Futtern für den Machterhalt

Größe und Körpermasse bestimmen den sozialen Rang in der Gruppe. Das gilt für praktisch alle Tierarten, die in Rudeln und ähnlichen Verbänden leben - und ganz besonders für Erdmännchen: Ist ihr Rang in Gefahr, futtern sie sich in die nächsthöhere Gewichtsklasse.

Sie sind in der Trockensavanne der Kalahari im südlichen Afrika zu Hause. Erdmännchen leben in Gruppen von fünf bis 50 Tieren und bewohnen Erdbauten, deren Zugänge stets ein paar Tiere sichern, wie „Wachmännchen“ auf den Hinterbeinen stehend.

Der britische Verhaltensbiologe Tim Clutton-Brock von der Universität Cambridge erforscht die Erdmännchen in der Kalahari seit Jahren, weil sie uns, so sagt er, „entscheidende Einsichten liefern in die Entstehung von Gemeinschaften und ihre Regeln.“

Die Regeln in einem Erdmännchen-Clan sind außergewöhnlich: Angeführt werden sie von einem dominanten Weibchen, das auch das Monopol zur Vermehrung hat, zusammen mit einem dominanten Männchen. Diesem Elternpaar ordnen sich alle andern unter, betreuen und unterrichten deren Junge, beschaffen Nahrung, bewachen und verteidigen den Bau - alles für das Gemeinwohl und ohne sich selbst zu vermehren.
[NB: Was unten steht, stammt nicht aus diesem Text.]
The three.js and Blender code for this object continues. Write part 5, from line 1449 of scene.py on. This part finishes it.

„Im harten Überlebenskampf der Wüste hat sich das archaische Gemeinwohl-Modell besonders bewährt, das am ehesten mit einem Ameisen- oder Bienenstaat vergleichbar ist“, erklärt Clutton-Brock.

Warteschlange für Vermehrung

Erst wenn eines der Elterntiere zu alt wird oder stirbt, kann das nächste, jeweils schwerste und größte Tier nachrücken. Es gibt also eine Art Warteschlange für die Chance auf Vermehrung, nach Größe und Gewicht gereiht. Clutton-Brock hat zusammen mit der Evolutionsbiologin Elise Huchard nun in einem Experiment herausgefunden, dass diese Hierarchie nicht nur zufällig und durch äußere Einflüsse entsteht. Offenbar verteidigen Erdmännchen ihre Position in der Warteschlange, indem sie ihr Wachstum steuern.
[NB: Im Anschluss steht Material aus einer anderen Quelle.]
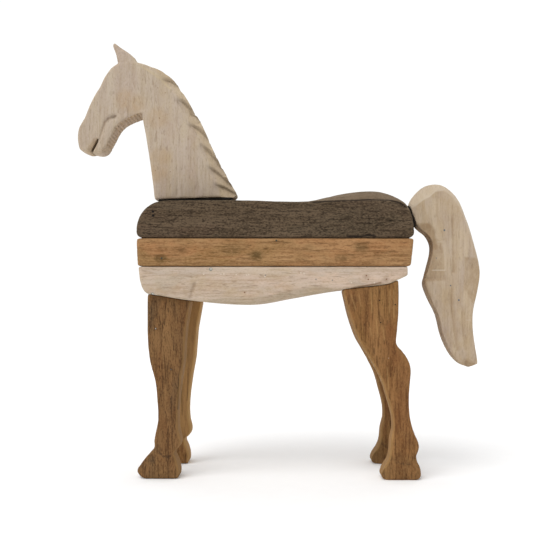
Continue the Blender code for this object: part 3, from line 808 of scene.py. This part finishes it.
def head_and_neck():
    """Neck and head: bevelled crest with slanting mane cuts, a furrow and a scooped mouth."""
    blank = Blank("head_and_neck", Z_AXIS, FINE, CARVED_COARSER)
    points = blank.flat()
    crest = seen((
        (139, 63.5), (150.4, 71.2), (160.1, 78.6), (169.9, 89.0), (176.2, 99.3), (181.9, 110.8),
        (187.7, 123.4), (196.3, 138.3), (200.9, 149.8), (206.6, 163.6), (211.8, 177.4),
        (214.6, 186.5), (218.1, 200),
    ), HEAD_FACE_Y)
    slope = bevel(points, crest, 0.26, 0.022)
    cuts = (
        ((160.5, 78.5), (170, 80.5), (186, 90.5)),
        ((175.3, 98.9), (183, 102), (190, 109), (200, 121)),
        ((187.4, 123.8), (196, 127.5), (207, 137), (214, 144)),
        ((200.3, 144.2), (208, 151), (217, 161.5), (226, 174)),
        ((207.7, 166.4), (219, 174.5), (244, 196)),
        ((214.2, 184.9), (224, 188), (244, 197.5)),
    )
    scoops = np.zeros(len(points))
    shades = np.zeros(len(points))
    for mane_cut in cuts:
        line = seen(mane_cut, HEAD_FACE_Y)
        scoops = np.maximum(scoops, groove(points, line, 1.0, 0.0042, 0.0110, 0.012))
        shades = np.maximum(shades, groove(points, line, 1.0, 0.0052, 0.0016, 0.008))
    carved = slope + 0.0046 * scoops
    furrow = seen(((117, 114.5), (108, 117.5), (104, 121.5), (101, 130), (98, 140)), HEAD_FACE_Y)
    carved = carved + groove(points, furrow, 0.0022, 0.0060, 0.0030)
    mouth = seen(((97.2, 138.5), (94.2, 144), (90.5, 150), (89.5, 155)), HEAD_FACE_Y)
    carved = carved + groove(points, mouth, 0.0048, 0.0012, 0.0075, 0.003)
    dent = seen(((113, 116.2),), HEAD_FACE_Y)[0]
    left, right = chiselled_sides(points, 30, 0.040, 0.015, 0.0007, math.radians(80), 14)
    left = left + 0.0009 * almond(points, dent, 0.4, 0.010, 0.0045)
    blank.carve(carved, left, right)
    jaw_line = seen(((144, 119), (134, 123), (126, 127), (119, 134), (112, 148)), HEAD_FACE_Y)
    ribs = 0.5 + 0.5 * np.sin(follow(points, jaw_line)[1] * math.tau / RIB_GAP)
    under = rise(-blank.normals[:, Z_AXIS], 0.2, 0.5)
    under = under * rise(0.60 - abs(blank.normals[:, Y_AXIS]), 0, 0.2)
    under = under * rise(points[:, UP], 0.44, 0.46)
    blank.push(0.0009 * under * ribs)
    notches = (
        ((150, 68), 0.0010), ((166, 73), 0.0008), ((181.5, 88), 0.0012), ((193, 112), 0.0030),
        ((207, 139), 0.0010), ((215, 154), 0.0014), ((221, 164.5), 0.0014), ((229, 179), 0.0010),
    )
    for mark, depth in notches:
        blank.press(seen((mark,), HEAD_FACE_Y)[0], depth, NOTCH_WIDTH, CREST_OUT)
    blank.push(worn_edges(blank, EDGE_WEAR * 0.6, 11))
    blank.push(grain_relief(blank, GRAIN_DEPTH, 0.0030, 0.050, 13))
    paint_form(blank)
    points = blank.flat()
    tan = seen(((125, 99), (134, 104), (157, 118), (162, 158), (158, 173)), HEAD_FACE_Y)
    paint(blank, "stain_and_shade", 0.55 * blobs(points, tan, 0.020))
    behind_crest = rise(bevel(points, crest, 1.0, 0.02), 0.001, 0.008)
    for mask in ("stain_and_shade", "bare_and_highlight"):
        paint(blank, mask, 0.30 * behind_crest, both=True)
    ribs = ribs * rise(layered_noise(blank.coords / WEAR_SPACING, 16), -0.5, 0.4)
    # painted shade under the jaw, deeper along the saw marks
    paint(blank, "stain_and_shade", under * (0.30 + 0.60 * ribs), both=True)
    # painted shade on the upper wall of each mane cut
    paint(blank, "dark_marks_and_shade", 0.38 * shades, both=True)
    # painted highlight along the crest's rim, in place of a lit chamfer
    rim = seen(((138.9, 65.1), (149, 71.2), (160, 78.6), (170, 89)), HEAD_FACE_Y)
    paint(blank, "bare_and_highlight", 0.7 * groove(points, rim, 1.0, 0.0040, 0.0010, 0.006), both=True)
    # painted shade: the dark line in the mouth's slit; its wider wall is toned brown
    paint(blank, "dark_marks_and_shade", 0.9 * groove(points, mouth, 1.0, 0.0016, 0.0030), both=True)
    paint(blank, "stain_and_shade", groove(points, mouth, 1.0, 0.0016, 0.0080), both=True)
    # painted shade in the chiselled dent
    paint(blank, "dark_marks_and_shade", 0.35 * blobs(points, [dent], 0.004, 1.6))
    blank.finish(PALE)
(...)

Schon früher hatte Clutton-Brock beobachtet, dass Weibchen, die in die Alpha-Position vorrücken, in den ersten zwei bis drei Monaten Gewicht zulegen und sogar der Länge nach wachsen. Und sie legen umso mehr zu, je geringer der Abstand zum nächstschweren Rivalin ist - die neue Clan-Chefin futtert sich gewissermaßen auf Respektabstand.

Rivalen dauernd im Blick

Nun haben die Wissenschaftler untersucht, ob dieser Mechanismus auch die Hierarchie der untergeordneten Tiere bestimmt. Dazu nahmen die Forscher paarweise Tiere gleichen Geschlechts aus einem Wurf und fütterten das jeweils schwächere Tier zusätzlich zweimal täglich.
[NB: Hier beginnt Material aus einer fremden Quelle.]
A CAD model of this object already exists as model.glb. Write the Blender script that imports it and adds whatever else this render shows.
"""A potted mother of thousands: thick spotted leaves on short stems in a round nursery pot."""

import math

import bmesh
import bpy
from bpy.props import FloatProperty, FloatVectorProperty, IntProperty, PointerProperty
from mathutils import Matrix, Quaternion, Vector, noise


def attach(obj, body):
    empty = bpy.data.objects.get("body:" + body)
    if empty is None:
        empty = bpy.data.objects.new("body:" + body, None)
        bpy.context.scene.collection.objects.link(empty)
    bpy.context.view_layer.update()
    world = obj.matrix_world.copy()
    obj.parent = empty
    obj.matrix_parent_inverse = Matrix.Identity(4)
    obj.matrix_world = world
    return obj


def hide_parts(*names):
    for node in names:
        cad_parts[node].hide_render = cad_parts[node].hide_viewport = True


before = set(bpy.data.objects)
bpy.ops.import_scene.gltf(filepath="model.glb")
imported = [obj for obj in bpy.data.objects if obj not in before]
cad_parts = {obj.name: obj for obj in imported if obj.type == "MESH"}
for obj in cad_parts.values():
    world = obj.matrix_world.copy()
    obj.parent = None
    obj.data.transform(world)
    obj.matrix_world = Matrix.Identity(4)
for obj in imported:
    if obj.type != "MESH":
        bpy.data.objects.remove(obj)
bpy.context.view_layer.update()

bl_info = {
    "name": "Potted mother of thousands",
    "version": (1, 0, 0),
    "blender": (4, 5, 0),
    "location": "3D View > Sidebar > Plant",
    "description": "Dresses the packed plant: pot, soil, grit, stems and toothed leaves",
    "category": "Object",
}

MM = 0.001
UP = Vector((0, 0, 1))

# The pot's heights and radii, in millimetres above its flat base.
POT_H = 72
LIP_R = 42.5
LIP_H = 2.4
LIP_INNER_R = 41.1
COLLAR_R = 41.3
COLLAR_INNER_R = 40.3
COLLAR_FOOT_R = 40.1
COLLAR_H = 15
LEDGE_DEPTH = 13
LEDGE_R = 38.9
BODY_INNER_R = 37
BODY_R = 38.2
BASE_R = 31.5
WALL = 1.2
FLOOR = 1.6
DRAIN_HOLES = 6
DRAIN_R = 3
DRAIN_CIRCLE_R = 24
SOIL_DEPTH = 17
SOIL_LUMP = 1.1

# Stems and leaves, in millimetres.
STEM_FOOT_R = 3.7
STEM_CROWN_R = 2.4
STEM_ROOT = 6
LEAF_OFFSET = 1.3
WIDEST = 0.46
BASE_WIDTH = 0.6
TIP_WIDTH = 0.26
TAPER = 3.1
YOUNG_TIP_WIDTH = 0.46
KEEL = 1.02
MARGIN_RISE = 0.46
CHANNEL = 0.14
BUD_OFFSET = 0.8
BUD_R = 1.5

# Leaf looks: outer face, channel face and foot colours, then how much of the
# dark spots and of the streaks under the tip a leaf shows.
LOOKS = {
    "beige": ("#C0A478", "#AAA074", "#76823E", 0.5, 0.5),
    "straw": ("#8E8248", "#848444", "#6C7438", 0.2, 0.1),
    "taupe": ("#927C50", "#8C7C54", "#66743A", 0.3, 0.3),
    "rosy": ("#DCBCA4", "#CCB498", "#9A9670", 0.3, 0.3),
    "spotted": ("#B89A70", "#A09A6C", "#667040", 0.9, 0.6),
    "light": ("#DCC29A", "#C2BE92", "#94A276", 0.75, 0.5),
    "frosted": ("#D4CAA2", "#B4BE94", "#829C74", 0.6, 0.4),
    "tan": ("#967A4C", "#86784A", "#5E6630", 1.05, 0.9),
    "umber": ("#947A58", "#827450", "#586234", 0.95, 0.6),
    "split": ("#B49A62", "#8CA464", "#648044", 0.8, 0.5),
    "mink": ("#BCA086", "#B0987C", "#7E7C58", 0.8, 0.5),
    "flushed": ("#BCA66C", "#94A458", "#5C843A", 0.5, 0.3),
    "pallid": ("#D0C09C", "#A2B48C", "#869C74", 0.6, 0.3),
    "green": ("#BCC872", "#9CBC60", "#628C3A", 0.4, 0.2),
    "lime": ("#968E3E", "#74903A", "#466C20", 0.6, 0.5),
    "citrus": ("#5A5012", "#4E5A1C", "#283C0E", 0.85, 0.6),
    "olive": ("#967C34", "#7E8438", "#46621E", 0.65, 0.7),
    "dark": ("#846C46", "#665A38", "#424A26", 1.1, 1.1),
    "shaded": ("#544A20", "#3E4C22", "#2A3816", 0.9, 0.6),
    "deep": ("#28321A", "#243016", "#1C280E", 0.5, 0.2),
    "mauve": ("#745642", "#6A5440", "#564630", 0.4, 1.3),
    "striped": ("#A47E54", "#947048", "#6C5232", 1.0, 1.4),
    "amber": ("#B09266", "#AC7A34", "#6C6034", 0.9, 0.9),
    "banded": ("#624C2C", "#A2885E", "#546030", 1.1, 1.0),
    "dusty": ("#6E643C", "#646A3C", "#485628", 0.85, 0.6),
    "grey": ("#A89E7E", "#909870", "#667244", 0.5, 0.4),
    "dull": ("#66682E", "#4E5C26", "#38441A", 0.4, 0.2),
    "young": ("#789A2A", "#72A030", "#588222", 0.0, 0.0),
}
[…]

Resultat: Die nicht gefütterten Erdmännchen reagierten auf das plötzliche Wachstum ihrer Geschwister, steigerten ihre durchschnittliche Nahrungsaufnahme und legten ebenfalls an Gewicht und Größe zu. Das heißt, sie können aktiv reagieren, wenn ihr Vorsprung zum schwächeren Rivalen geringer wird.

Und sie können offenbar die Entwicklung der unmittelbaren Rivalen verfolgen und einschätzen. „Erdmännchen sind extrem sozial, haben ständig Nähe und Kontakt in der Gruppe. Sie sind verspielt, jagen einander und raufen herum. Erdmännchen können also permanent Stärke, Gewicht und Größe aneinander messen“, sagt Clutton-Brock. Er vermutet, dass bei diesem Vorgang auch der Geruch eine Rolle spielen könnte.

Es ist jedenfalls das erste Mal, dass Wissenschaftler an sozialen Tieren nachweisen, dass diese ihr Gewicht und Wachstum beeinflussen, abhängig vom Wettbewerb mit Rivalen. Und das sehr dosiert, immerhin kostet das viel Nahrung und Energie.

Die Studienautoren gehen davon aus, dass ähnliche Anpassungsreaktionen auf Rivalität und Wettbewerb auch bei anderen Tierarten zu finden sein könnten. Möglicherweise auch bei domestizierten Tieren, Primaten - und vielleicht sogar beim Menschen. Doch das muss erst erforscht werden.